Talvez Andrea Sadi tenha acertado o diagnóstico no tempo e no lugar errados. Não terá sido agora, com a ação do 02 e a arrogância desbocada de Trump, que Bolsonaro e a direita (não só a extrema) perderam sem que Lula tivesse ganhado?
Porque não cabe, tampouco, euforia ingênua. A ainda maior potência econômica e militar do planeta tornou explícita e aberta a guerra híbrida que vem movendo contra o Brasil desde a primeiro mandato de Lula.
Mensalão, recriação da IV Frota logo após o anúncio do pré-sal, espionagem de Dilma e da Petrobrás sob o Nobel da Paz Obama, que conseguiu, num grande esforço, murmurar à guisa de desculpas que “não deveríamos fazer algo apenas porque podemos fazê-lo”.
O golpe do impeachment e a ação direta da CIA em todo o processo da Lava Jato, tão seguros de si, que nunca se preocuparam em esconder que Moro visitava Langley sem necessidade de marcar audiência; que a Globo era parte imprescindível da conspiração; e que o herói do Power Point gerenciaria R$ 2,5 bilhões em uma fundação privada para … combater a corrupção!
E o resultado de quase duas décadas de guerra híbrida ainda está aí.
Congresso tomado por quadrilheiros que até a esquerda insiste em chamar de centrão; capacidade do Executivo de definir prioridades orçamentárias comprometida pela terceirização do governo realizada por Bolsonaro; ameaça constante da articulação entre o fisiologismo e a extrema direita para desvirtuar o que resta da Constituinte uma vez chamada de cidadã; governo mais minoritário no Congresso de todo o período pós-ditadura; e umas Forças Armadas que só não embarcaram diretamente no golpe contra a eleição de Lula porque Biden enviou mensageiros para deixar claro que desta vez os EUA não o apoiariam.
Foi exatamente nesse quadro que a pseudo-esquerda voluntarista se somou à imprensa corporativa para pressionar Lula e acusá-lo de não cumprir o que nunca foi seu programa. Desde exigir que afrontasse diretamente as Forças Armadas até querer impor indicações para o Judiciário por critérios étnicos ou de gênero, passando pelas propostas juvenis de romper com o Congresso ou mandar projetos propositalmente para “ser derrotado e denunciar”.
Para não falar das acusações de neoliberalismo assacados a Lula e a Haddad e ao festival de críticas à incompetência da comunicação e/ou covardia do governo quando recuou da regulamentação do pix em função da campanha midiática orquestrada pelo moleque mineiro, erigido pela própria esquerda a gênio da comunicação por redes, capaz de, por si só, conseguir 300 milhões de visualizações.

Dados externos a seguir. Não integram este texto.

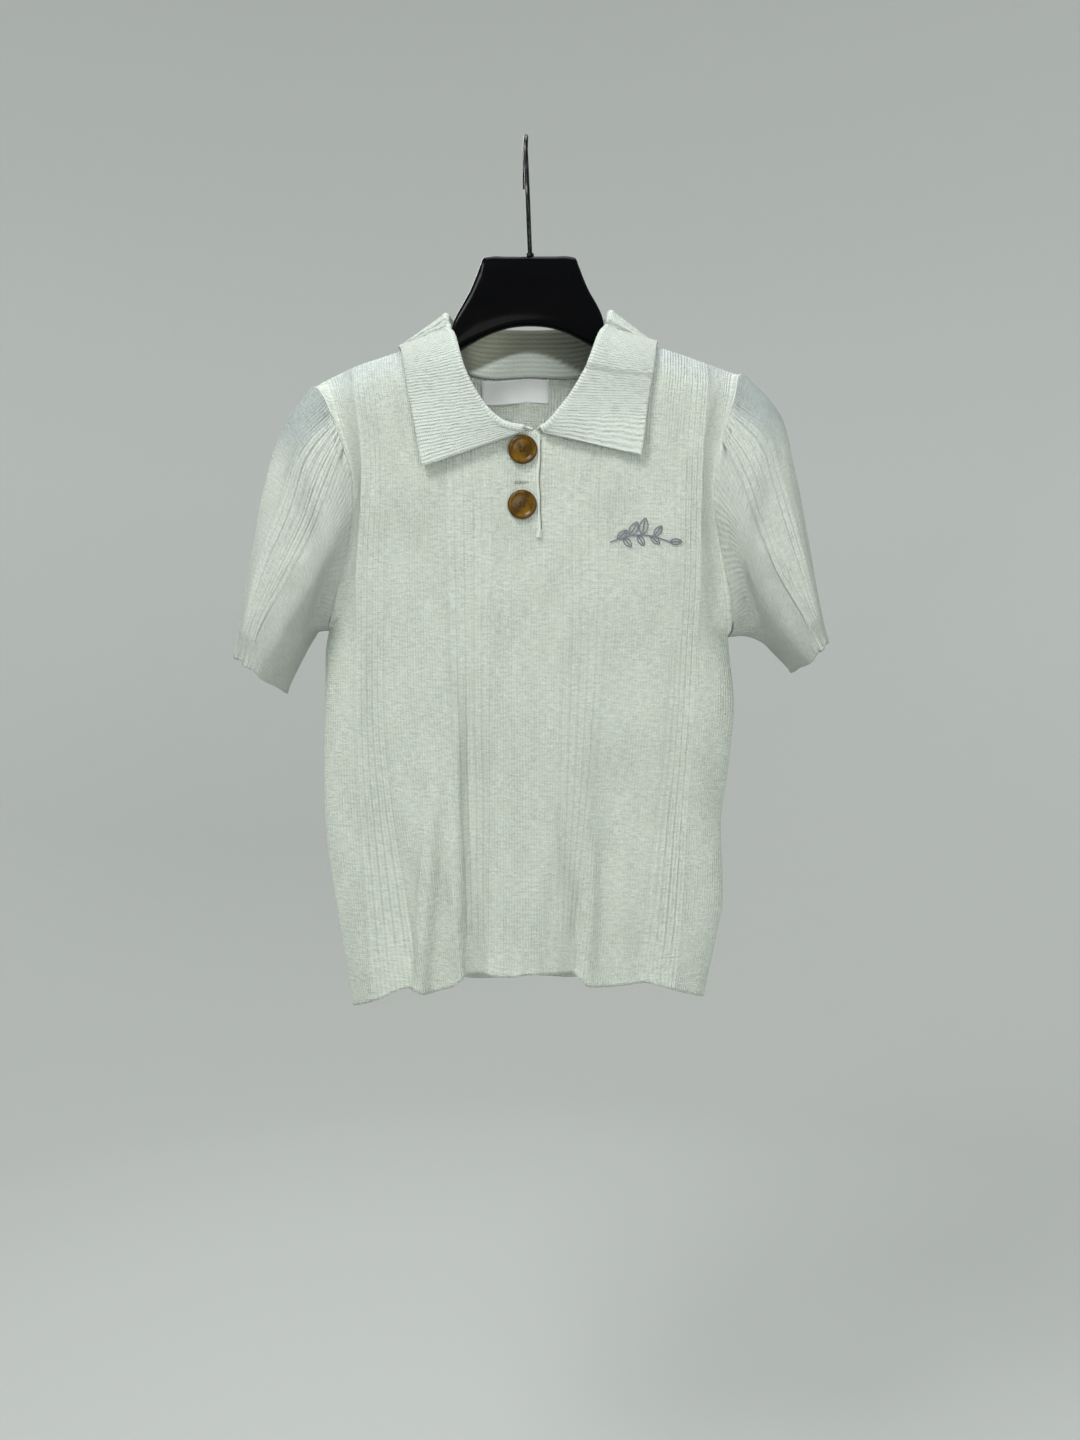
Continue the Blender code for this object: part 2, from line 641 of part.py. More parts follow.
def sheet(name, face_points, back_points, made_of):
    """A closed wall between two grids of the same shape."""
    builder = bmesh.new()
    grids = [[[builder.verts.new(p) for p in row] for row in grid] for grid in (face_points, back_points)]
    front, back = grids
    rows, columns = face_points.shape[:2]
    for r in range(rows - 1):
        for c in range(columns - 1):
            builder.faces.new((front[r][c], front[r][c + 1], front[r + 1][c + 1], front[r + 1][c]))
            builder.faces.new((back[r][c], back[r + 1][c], back[r + 1][c + 1], back[r][c + 1]))
    for r in range(rows - 1):
        for c in (0, columns - 1):
            builder.faces.new((front[r][c], front[r + 1][c], back[r + 1][c], back[r][c]))
    for c in range(columns - 1):
        for r in (0, rows - 1):
            builder.faces.new((front[r][c], front[r][c + 1], back[r][c + 1], back[r][c]))
    return new_object(name, builder, made_of)


def loft(name, sections, made_of):
    """A closed body through rings of points, with a flat cap at each end."""
    builder = bmesh.new()
    rings = [[builder.verts.new(point) for point in ring] for ring in sections]
    for lower, upper in zip(rings, rings[1:]):
        for k in range(len(lower)):
            after = (k + 1) % len(lower)
            builder.faces.new((lower[k], lower[after], upper[after], upper[k]))
    builder.faces.new(rings[0])
    builder.faces.new(rings[-1])
    return new_object(name, builder, made_of)


# ---------------------------------------------------------------- body and sleeves


def build_panel(name, face, made_of):
    outer, inner, normals = panel_walls(face)
    notch = ()
    if face < 0:
        pair = sum(panel_cells()[:5]) // 2
        notch = [(r, pair) for r in range(notch_row(), len(outer) - 1)]
    wall(name, outer, inner, made_of, notch=notch)
    return normals


def guide_table(side, face):
    """Guide lines of one sleeve half: shares, and for each line its points at those shares."""
    starts = armhole_point(side, face, np.array(GUIDE_STARTS))
    rows = [starts]
    for row in SLEEVES[side]:
        crown_x, crown_z = row[1:3]
        under_x, under_z = row[12:14]
        lines = [(row[k], face * row[k + 1], row[k + 2]) for k in (3, 6, 9)]
        rows.append(np.array([(crown_x, 0, crown_z), *lines, (under_x, 0, under_z)]))
    return [0.0] + [row[0] for row in SLEEVES[side]], np.array(rows)


def guide_points(side, face, share):
    shares, lines = guide_table(side, face)
    return np.array(
        [[smooth(shares, lines[:, k, axis], share) for axis in range(3)] for k in range(lines.shape[1])]
    )


def ring_curve(side, share, around):
    """A ring of the sleeve through its guide lines. around is 0 at the crown and 0.5 at the underarm."""
    front = guide_points(side, -1, share)
    back = guide_points(side, 1, share)
    front[0, 1] = front[-1, 1] = 0.0
    ring = np.concatenate([front, back[-2:0:-1]])
    places = np.concatenate([GUIDE_AROUND, 1 - np.array(GUIDE_AROUND[-2:0:-1])])
    knots = np.concatenate([places[-3:] - 1, places, places[:4] + 1])
    values = np.concatenate([ring[-3:], ring, ring[:4]])
    return np.stack([smooth(knots, values[:, axis], around) for axis in range(3)], axis=-1)


def cap_edge(side, around):
    """The cap seam: the armhole's own points, moved out by the seam gap."""
    half = np.where(around <= 0.5, around, 1 - around)
    share = np.interp(half, GUIDE_AROUND, GUIDE_STARTS)
    rows = armhole_rows()
    corners = armhole_point(side, 1, rows)
    points = np.stack([np.interp(share, rows, corners[:, axis]) for axis in range(3)], axis=-1)
    points[:, 1] *= np.where(around <= 0.5, -1.0, 1.0)
    points[:, 1] *= ((share > 0) & (share < 1)).astype(float)
    points[:, 0] += CAP_GAP * (-1 if side == "right" else 1)
    return points, share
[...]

Dois anos e meio de trabalho paciente e profissional aparecem agora. O julgamento que começa esta semana não é apenas o de Bolsonaro, mas o de generais de quatro estrelas, o que nunca antes neste país…
E a partir desta semana The Economist poderia dizer que o Brasil deu uma outra lição, não apenas aos EUA, mas ao mundo: que o combate às drogas e ao crime organizado começa por cercar quem administra seus lucros. Mas claro que não o fará.
O jogo está longe de terminar, mas Lula saiu das cordas. Vamos ver se os esquerdo-sabidos serão capazes de promover as mobilizações que sempre cobraram. Dia 7 de setembro pode ser um bom teste. Se a mobilização em defesa da soberania nacional flopar, a culpa ainda será de Lula?
(*) Carlos Ferreira Martins é professor titular do Instituto de Arquitetura e Urbanismo da USP São Carlos.